Wow - by looking at the times for those PMs... I really have no life. (nah I'm just packing and have been stuck in my room all day.. Going slightly crazy!! Need to see the sky!! ARHGHGGH! Hmm that might explain one subject line.)


----------



## Artemis (Jun 7, 2005)

Meysha said:
			
		

> I wanna know what that questionable content button is for on your bookmarks toolbar!



Hate to make you feel bad, but its an online web comic, along with Ctrl - alt - delete and Squidi, I ALWAYS visit them everyday!


----------



## Meysha (Jun 7, 2005)

> I ALWAYS visit them everyday!


Who has no life now? hehehe


----------



## Artemis (Jun 7, 2005)

Meysha said:
			
		

> Who has no life now? hehehe



Your so cruel


----------



## Meysha (Jun 7, 2005)

Awww I'm sorry Dan,,, I'll go give you some lovin now.


----------



## Artemis (Jun 7, 2005)

Meysha said:
			
		

> Awww I'm sorry Dan,,, I'll go give you some lovin now.


----------



## Lensmeister (Jun 7, 2005)

Damn all them private messages ..... mines EMPTY ......


----------



## Meysha (Jun 7, 2005)

Welcome to my inbox:
Meh it's not that impressive - it's just all the messages from Dan. I had to delete a bunch of them the other day sorry. And thanks a lot dan (not) for making me go and clean my inbox and create :shock: folders! ARGH! Had to move some other PMs (see I have _other_ PMs from _other_ people. hehehehe.) 
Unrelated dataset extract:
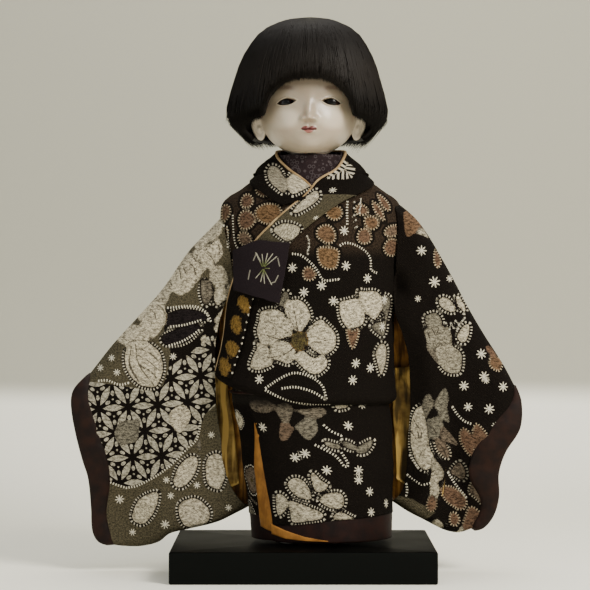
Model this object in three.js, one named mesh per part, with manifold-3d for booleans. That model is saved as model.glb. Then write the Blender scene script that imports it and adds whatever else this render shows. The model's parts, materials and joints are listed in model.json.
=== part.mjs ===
// A play doll in a padded robe with long sleeves, standing on a black lacquered board.
// Millimetres, +Z up, the doll faces -Y. The origin is the middle of the board's underside.
// Heights of the doll are measured from the top of the board, where it stands.
// "right" and "left" are the doll's own sides, so its right arm is on the -X side.
import * as THREE from "three";
import { mergeVertices } from "three/addons/utils/BufferGeometryUtils.js";
import Module from "manifold-3d";

const wasm = await Module();
wasm.setup();

// Clearances
const GAP = 0.3; // between pieces that touch
const LOOSE = 1; // between hanging cloths

// Board and the rod that stands up inside the robe
const BOARD = { width: 180, depth: 130, height: 21.7, edge: 1.2 };
const ROD = { radius: 2.5, sunk: 16, top: 142, cap: 3, capRise: 1 };
const NUT = { radius: 4.4, height: 3.2, recess: 5.6, hole: 6.5 };
const DOLL_SIDE = 5.5; // the doll stands this far from the board's middle

// Trunk
const CHEST = { low: 183, high: 246, wide: 35.1, front: 20, back: 17 };
const MIDRIFF = { low: 139, wide: 28, front: 19, back: 17 };
const HIPS = { low: 96, wide: 33, front: 21, back: 18.5 };
const NECK = { radius: 15.2, socket: 11 };
const ROD_BACK = HIPS.back + GAP + ROD.cap; // the rod stands just behind the hips

// Legs, from the hips down to the board
const LEG = { side: 16, thigh: 13.4, knee: 56, shin: 10.4, ankle: 15, ankleRadius: 7.6 };
const THIGH_SHARES = [0.72, 0.9, 1, 0.98, 0.84]; // of its radius, from the knee upwards
const CALF_SHARES = [0.86, 1, 0.96, 0.9]; // of its radius, from above the ankle upwards
const FOOT = { length: 44, width: 18, heel: 13 };

// Arms, from the shoulder's turning point
const ARM = { upper: 49, radius: 10.8, root: 9.6, elbow: 8.3 };
const SHOULDER = { side: CHEST.wide + ARM.root + GAP, height: 227.3 };
const FOREARM = { ball: 8.7, thick: 7.6, wrist: 5.4, length: 50, hand: 32, palm: 6.6, flat: 4.6 };
const ELBOW = ARM.upper + GAP + FOREARM.ball; // from the shoulder to the elbow's turning point
const UPPER_ARM_SHARES = [[10, 0.96], [24, 1], [38, 0.95]]; // distance along, share of its radius
const FOREARM_SHARES = [[8, 1], [28, 0.9]]; // distance past the elbow, share of its thickness
const ELBOW_EASE = { before: 6, over: 12 }; // stretch in which a bent sleeve rounds the elbow

// Robe body, from the fold at the hips to the neck: height, middle, half width, front, back
const ROBE = [
  [96, -3.5, 61.2, 41.2, 38],
  [104, -4, 63.4, 43.4, 39.6],
  [117, -4, 63, 42.8, 39],
  [138, -1.5, 60.5, 41, 35.5],
  [168, 0, 59.4, 39.5, 34.5],
  [193, 1.2, 60, 38.5, 33.5],
  [213, 0.8, 62.6, 37, 32],
  [228, 0.3, 64.2, 35, 30],
  [238, 0, 61.6, 32.5, 27.5],
  [247, 0, 49, 29.5, 25],
  [254.5, 0, 36.5, 26.5, 23.5],
];
const BODICE = { cloth: 1.6, neckDrop: 18.5, around: 28 };

// Skirt, one cloth wound one and a third times round the legs
const SKIRT_FORM = [
  [5, 7.5, 49.5, 44, 41],
  [20, 7, 50.2, 43.5, 40.5],
  [50, 5.2, 52, 42.5, 38.5],
  [75, 3.6, 53.6, 41, 36.5],
  [96, 0, 54.5, 37.6, 34.6],
  [112, -1.5, 53, 36.6, 34.2],
];
const SKIRT = {
  cloth: 1.2,
  lining: 0.8,
  hem: 19,
  facing: 6,
  top: 110,
  edgeLow: 229,
  edgeHigh: 217,
  turn: 470,
  pitch: 3.4,
  strip: 6,
  windStart: 60,
  windTurn: 300,
  around: 34,
  rows: 6,
};
const UNDER_ROBE = { cloth: 1, top: 108, hem: 8 };
const CORD = { height: 104.5, thick: 2.2 };

// Inner collar, a short cone round the neck
const INNER_COLLAR = { high: 271.5, front: 267.5, cloth: 1.2 };
const COLLAR_LOW = CHEST.high + GAP;
const CONE_LOW = [0, 27, 24.5, 21.5];
const CONE_HIGH = [0, 21.6, 20.2, 21.4];
const BEHIND_NECK = 1.4; // how far the robe collar stands off the inner collar

// Robe collar, one folded band
const COLLAR = { cloth: 1.5, lean: 0.6, steps: 36, across: 3 };

// Felt square sewn on the right breast: its corners as side and height
const PATCH = { cloth: 1.2, corners: [[-38, 209], [-14.5, 207], [-21.5, 167.5], [-52.6, 176]] };

// Sleeves
const SLEEVE = { cloth: 1.2, lining: 0.8, inner: 0.8, length: 155, bottomThick: 6.4, around: 20, along: 9 };
const RIGHT_SLEEVE = {
  angle: 50,
  bend: 0,
  puff: 0,
  lean: 16,
  cuffRise: -5.2,
  bodyRise: 21.6,
  edgeRise: 4.4,
  dip: 7,
  wave: [0, 4.2, -1, 0.5, 3.4, 0],
  band: [4, 10, 12, 11, 8.5, 3],
};
const LEFT_SLEEVE = {
  angle: 50,
  bend: 7,
  puff: 6,
  lean: 26,
  cuffRise: 8.1,
  bodyRise: 27,
  edgeRise: 8.3,
  dip: 0,
  wave: [0, -4, -12, -13.5, -1, 0],
  band: [3, 9, 17, 17, 9, 3],
};
const RAISE = 30; // degrees that each arm lifts
const PUFF = { from: 0.1, to: 0.38 }; // stretch of the top edge that stands off the arm
const SLEEVE_ROUND = { head: 0.36, thinFrom: 0.3, thinOver: 0.6, hemFrom: 0.8, hemShare: 0.9 };
const FOLD = { depth: 3.4, from: 0.12, over: 0.6, waves: 1.3, start: 0.25, lean: 0.12 };
const BOARD_CLEAR = { beside: 3, over: 14, sag: 0.3 }; // where the sleeve's hem leaves the board
const CUFF_TRIM = { stations: [1.05, 1.1], reach: 10, drop: 0.15, slope: 0.4 };
const SLEEVE_CUT = 21.4; // radius round the shoulder that the sleeve stays outside
const ARMHOLE = { inside: 8, rise: 6, drop: 15, above: 32, below: 26, reach: 46, ease: 2.2 };
const INNER_SLEEVE = { start: 0.08, reach: 0.32, low: 0.9, along: 4 };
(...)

What is in the water today? Tpf has gone psycho.


----------



## Artemis (Jun 7, 2005)

Hmm...how do I get myself out of this one?


----------



## Corry (Jun 7, 2005)

Bahahahahaha...you should be more careful of who ya pick on, Arty...most likely, it'll come back to bite you in the butt.  (of course, if you're into that kinda thing...)


----------



## ferny (Jun 7, 2005)

Meysha said:
			
		

> Welcome to my inbox:
> Meh it's not that impressive - it's just all the messages from Dan. I had to delete a bunch of them the other day sorry. And thanks a lot dan (not) for making me go and clean my inbox and create :shock: folders! ARGH! Had to move some other PMs (see I have _other_ PMs from _other_ people. hehehehe.) What is in the water today? Tpf has gone psycho.


I dunno. Now you've tidied it up your box looks pretty good to me.  :blushing:  :mrgreen:


----------



## Meysha (Jun 7, 2005)

core_17 said:
			
		

> Arty...most likely, it'll come back to bite you in the butt.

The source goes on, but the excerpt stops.